[begin Information provided]

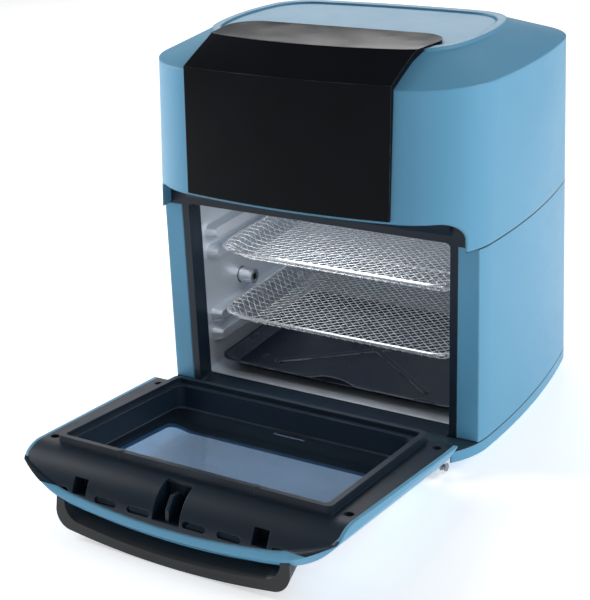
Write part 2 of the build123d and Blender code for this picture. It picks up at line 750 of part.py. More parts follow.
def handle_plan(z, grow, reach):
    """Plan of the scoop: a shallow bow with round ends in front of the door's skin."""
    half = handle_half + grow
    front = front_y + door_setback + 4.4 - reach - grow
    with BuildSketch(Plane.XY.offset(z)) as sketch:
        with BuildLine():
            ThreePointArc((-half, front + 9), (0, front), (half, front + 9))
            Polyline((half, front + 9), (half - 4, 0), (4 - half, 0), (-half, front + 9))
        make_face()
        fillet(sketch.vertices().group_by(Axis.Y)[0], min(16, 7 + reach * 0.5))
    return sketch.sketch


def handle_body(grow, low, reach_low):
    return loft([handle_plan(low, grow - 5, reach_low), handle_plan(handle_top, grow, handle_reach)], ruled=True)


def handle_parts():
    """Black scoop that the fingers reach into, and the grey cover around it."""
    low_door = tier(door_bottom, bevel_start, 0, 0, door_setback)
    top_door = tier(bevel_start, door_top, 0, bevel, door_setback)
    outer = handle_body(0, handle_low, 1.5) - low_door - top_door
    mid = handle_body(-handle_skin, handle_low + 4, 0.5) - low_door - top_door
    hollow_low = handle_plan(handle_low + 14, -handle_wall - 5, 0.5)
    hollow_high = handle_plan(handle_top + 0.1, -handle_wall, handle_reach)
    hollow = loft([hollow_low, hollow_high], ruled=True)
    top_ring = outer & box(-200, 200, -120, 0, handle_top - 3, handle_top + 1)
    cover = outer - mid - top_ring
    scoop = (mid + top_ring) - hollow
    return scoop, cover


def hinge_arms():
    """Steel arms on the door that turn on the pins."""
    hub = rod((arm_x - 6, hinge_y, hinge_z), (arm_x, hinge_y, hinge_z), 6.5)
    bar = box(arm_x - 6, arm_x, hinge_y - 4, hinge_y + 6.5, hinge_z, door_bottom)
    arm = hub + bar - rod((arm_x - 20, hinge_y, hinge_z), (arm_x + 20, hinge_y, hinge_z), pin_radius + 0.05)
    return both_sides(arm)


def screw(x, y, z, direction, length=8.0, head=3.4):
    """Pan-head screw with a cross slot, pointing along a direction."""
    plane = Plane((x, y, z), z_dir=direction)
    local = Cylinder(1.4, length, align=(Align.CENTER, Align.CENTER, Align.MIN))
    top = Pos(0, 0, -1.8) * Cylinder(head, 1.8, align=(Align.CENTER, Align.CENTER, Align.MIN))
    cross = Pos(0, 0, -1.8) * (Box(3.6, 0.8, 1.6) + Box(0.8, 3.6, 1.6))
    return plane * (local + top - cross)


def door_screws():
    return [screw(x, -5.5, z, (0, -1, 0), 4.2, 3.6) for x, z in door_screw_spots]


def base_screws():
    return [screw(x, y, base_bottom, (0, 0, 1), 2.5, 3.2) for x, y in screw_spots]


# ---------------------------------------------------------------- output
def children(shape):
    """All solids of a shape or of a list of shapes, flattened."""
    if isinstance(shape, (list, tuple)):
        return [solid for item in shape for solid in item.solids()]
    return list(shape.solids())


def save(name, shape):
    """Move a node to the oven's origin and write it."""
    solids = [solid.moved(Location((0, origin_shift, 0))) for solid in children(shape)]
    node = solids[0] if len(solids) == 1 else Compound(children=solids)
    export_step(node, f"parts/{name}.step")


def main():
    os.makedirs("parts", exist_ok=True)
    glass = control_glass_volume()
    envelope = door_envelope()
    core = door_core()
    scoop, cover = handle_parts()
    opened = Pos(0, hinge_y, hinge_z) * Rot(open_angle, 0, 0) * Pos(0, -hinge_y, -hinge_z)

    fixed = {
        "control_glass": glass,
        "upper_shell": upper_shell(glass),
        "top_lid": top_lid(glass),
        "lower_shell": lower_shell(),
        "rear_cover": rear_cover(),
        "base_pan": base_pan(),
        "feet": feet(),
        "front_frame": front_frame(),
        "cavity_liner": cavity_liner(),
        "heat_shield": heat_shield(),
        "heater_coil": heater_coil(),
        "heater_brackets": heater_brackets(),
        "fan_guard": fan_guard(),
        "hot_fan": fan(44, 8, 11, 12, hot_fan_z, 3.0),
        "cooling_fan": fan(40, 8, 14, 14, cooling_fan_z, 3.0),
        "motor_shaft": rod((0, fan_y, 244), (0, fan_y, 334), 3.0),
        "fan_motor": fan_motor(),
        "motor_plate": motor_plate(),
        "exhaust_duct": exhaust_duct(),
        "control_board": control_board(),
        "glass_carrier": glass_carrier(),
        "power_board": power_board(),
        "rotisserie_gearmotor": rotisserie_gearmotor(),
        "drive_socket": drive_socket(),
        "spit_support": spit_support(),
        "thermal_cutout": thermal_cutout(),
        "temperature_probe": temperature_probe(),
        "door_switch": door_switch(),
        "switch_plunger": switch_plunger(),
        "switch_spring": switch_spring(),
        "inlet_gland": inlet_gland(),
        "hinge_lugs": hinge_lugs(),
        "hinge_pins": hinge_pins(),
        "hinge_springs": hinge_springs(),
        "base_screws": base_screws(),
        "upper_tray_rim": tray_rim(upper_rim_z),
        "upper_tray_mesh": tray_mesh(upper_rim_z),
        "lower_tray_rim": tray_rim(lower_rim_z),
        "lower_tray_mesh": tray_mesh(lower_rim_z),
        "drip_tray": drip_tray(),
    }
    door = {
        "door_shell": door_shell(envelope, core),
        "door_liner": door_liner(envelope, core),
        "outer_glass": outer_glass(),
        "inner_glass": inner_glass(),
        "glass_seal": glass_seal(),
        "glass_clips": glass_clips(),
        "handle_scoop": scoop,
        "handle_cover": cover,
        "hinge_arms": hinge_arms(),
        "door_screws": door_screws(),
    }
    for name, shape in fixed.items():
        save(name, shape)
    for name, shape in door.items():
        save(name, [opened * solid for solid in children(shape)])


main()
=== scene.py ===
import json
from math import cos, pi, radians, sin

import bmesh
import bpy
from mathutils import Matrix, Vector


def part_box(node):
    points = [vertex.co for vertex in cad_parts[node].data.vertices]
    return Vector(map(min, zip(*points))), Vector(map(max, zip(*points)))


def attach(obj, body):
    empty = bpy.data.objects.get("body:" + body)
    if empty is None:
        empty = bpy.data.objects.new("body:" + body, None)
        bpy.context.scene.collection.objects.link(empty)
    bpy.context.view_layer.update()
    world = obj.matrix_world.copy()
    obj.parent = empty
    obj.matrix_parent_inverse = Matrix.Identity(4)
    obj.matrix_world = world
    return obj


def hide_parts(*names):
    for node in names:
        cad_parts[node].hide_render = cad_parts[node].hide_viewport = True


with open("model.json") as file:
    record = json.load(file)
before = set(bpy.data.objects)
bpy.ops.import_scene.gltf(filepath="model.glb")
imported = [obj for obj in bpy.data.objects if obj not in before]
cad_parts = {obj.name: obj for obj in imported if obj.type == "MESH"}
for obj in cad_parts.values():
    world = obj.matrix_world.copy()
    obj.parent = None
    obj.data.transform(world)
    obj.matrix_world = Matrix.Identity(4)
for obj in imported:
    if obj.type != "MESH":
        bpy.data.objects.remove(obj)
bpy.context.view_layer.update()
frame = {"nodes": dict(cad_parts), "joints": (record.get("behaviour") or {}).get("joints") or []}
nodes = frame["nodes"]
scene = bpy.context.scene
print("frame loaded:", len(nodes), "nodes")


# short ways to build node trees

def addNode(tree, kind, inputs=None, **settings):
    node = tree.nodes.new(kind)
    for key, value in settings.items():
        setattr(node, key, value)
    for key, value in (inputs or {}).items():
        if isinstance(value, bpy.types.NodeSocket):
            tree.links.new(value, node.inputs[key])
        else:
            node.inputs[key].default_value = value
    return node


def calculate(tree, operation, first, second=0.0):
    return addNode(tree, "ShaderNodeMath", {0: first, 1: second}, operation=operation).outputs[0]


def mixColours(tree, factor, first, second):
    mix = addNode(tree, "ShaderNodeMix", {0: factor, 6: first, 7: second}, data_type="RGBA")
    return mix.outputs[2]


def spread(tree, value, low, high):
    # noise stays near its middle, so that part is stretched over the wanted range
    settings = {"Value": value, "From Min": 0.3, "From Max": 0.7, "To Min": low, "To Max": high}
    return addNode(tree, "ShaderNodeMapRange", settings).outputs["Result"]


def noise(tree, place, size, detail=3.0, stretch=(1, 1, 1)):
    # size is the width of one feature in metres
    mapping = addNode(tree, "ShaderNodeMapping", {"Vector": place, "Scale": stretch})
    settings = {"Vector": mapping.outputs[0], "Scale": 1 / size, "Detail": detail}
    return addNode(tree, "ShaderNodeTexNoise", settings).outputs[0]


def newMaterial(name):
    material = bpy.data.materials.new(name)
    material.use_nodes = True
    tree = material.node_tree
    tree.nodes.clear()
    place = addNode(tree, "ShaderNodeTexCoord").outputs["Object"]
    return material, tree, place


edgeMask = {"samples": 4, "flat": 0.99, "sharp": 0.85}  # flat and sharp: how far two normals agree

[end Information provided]

Brief ->
Set down verbatim only the lines between the start of the data above and the line with "return loft([handle_plan(low, grow", both boundaries included.

The reply ->
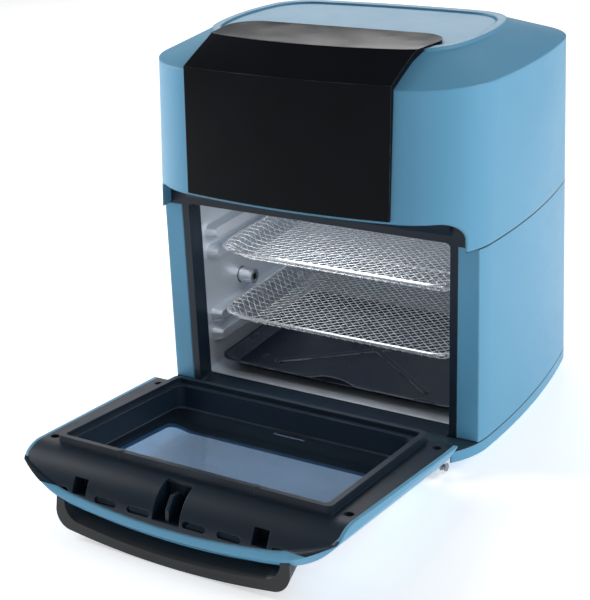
Write part 2 of the build123d and Blender code for this picture. It picks up at line 750 of part.py. More parts follow.
def handle_plan(z, grow, reach):
    """Plan of the scoop: a shallow bow with round ends in front of the door's skin."""
    half = handle_half + grow
    front = front_y + door_setback + 4.4 - reach - grow
    with BuildSketch(Plane.XY.offset(z)) as sketch:
        with BuildLine():
            ThreePointArc((-half, front + 9), (0, front), (half, front + 9))
            Polyline((half, front + 9), (half - 4, 0), (4 - half, 0), (-half, front + 9))
        make_face()
        fillet(sketch.vertices().group_by(Axis.Y)[0], min(16, 7 + reach * 0.5))
    return sketch.sketch


def handle_body(grow, low, reach_low):
    return loft([handle_plan(low, grow - 5, reach_low), handle_plan(handle_top, grow, handle_reach)], ruled=True)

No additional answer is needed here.